The procedure for applying to a Specialist College will vary slightly depending on where you live; in particular, the timings might differ, so ask your Connexions adviser or careers officer what should happen where you live. Make sure you know the completion dates for all the steps that are needed, and chase up your adviser if you think it is taking too long. The full process is in the YPLA document linked below:
If your son or daughter has a statement of special educational needs, your Connexions adviser or careers officer must produce a Learning Difficulties Assessment (LDA) for them - it might also be called an S139a assessment. This will identify their hopes for the future, their learning and support needs, and the best place to meet these needs. If your son or daughter does not have a statement, but has a new disability, or their disability has become more severe, you can ask for a Learning Difficulty Assessment. The LDA should include your views about what is best and right for your son or daughter.
If you are thinking about further education, it is a good idea to visit the local further education college to see if it can meet your son or daughter’s needs. If not, and you think a specialist college is the best choice, you should arrange to visit one or more specialist colleges. This may take some time, so the sooner you start the better. If your Connexions adviser or careers officer agrees that a specialist college is the best place to meet your son or daughter’s learning and support needs, this must be clearly stated on the LDA. Your son or daughter can then visit the chosen specialist college for a more detailed assessment. The college admissions team can provide help with your application.

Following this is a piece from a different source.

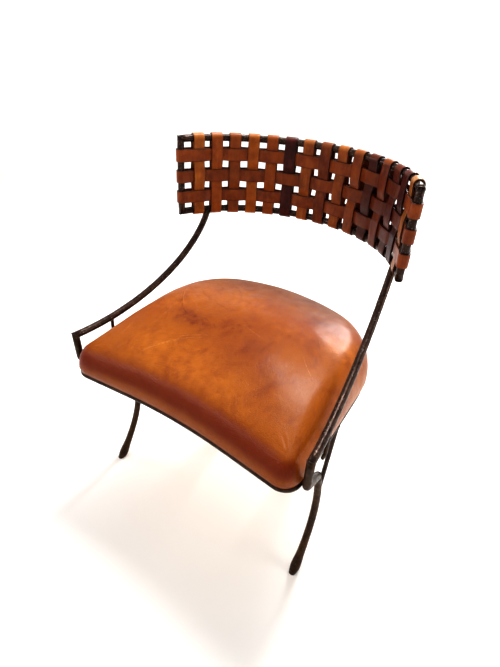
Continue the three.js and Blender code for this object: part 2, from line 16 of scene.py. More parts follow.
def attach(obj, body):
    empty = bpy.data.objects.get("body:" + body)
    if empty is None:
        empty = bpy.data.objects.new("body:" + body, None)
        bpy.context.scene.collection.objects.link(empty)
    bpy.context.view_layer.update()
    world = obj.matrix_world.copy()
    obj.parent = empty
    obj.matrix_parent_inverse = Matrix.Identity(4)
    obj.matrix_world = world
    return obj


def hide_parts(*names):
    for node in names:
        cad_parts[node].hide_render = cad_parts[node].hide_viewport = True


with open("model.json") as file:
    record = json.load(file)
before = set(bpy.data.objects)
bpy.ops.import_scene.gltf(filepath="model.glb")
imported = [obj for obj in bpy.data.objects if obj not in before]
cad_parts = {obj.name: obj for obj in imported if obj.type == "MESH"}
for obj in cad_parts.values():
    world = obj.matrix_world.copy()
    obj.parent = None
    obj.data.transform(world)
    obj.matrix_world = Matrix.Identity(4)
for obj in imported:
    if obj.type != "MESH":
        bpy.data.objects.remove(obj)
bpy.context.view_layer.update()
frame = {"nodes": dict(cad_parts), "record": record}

The Connexions (or careers) service will then make an application to your Local Authority. If they approve it, they will apply for funding to the Young People’s Learning Agency (YPLA) in England, or the Department for Children, Education, Lifelong Learning and Skills (DCELLS) in Wales. The YPLA has a budget to pay for specialist college places; this budget will rise slightly in 2011/12. It is important to be clear that the government has allocated funding for this purpose - there is definitely money available to pay for a place at a specialist college.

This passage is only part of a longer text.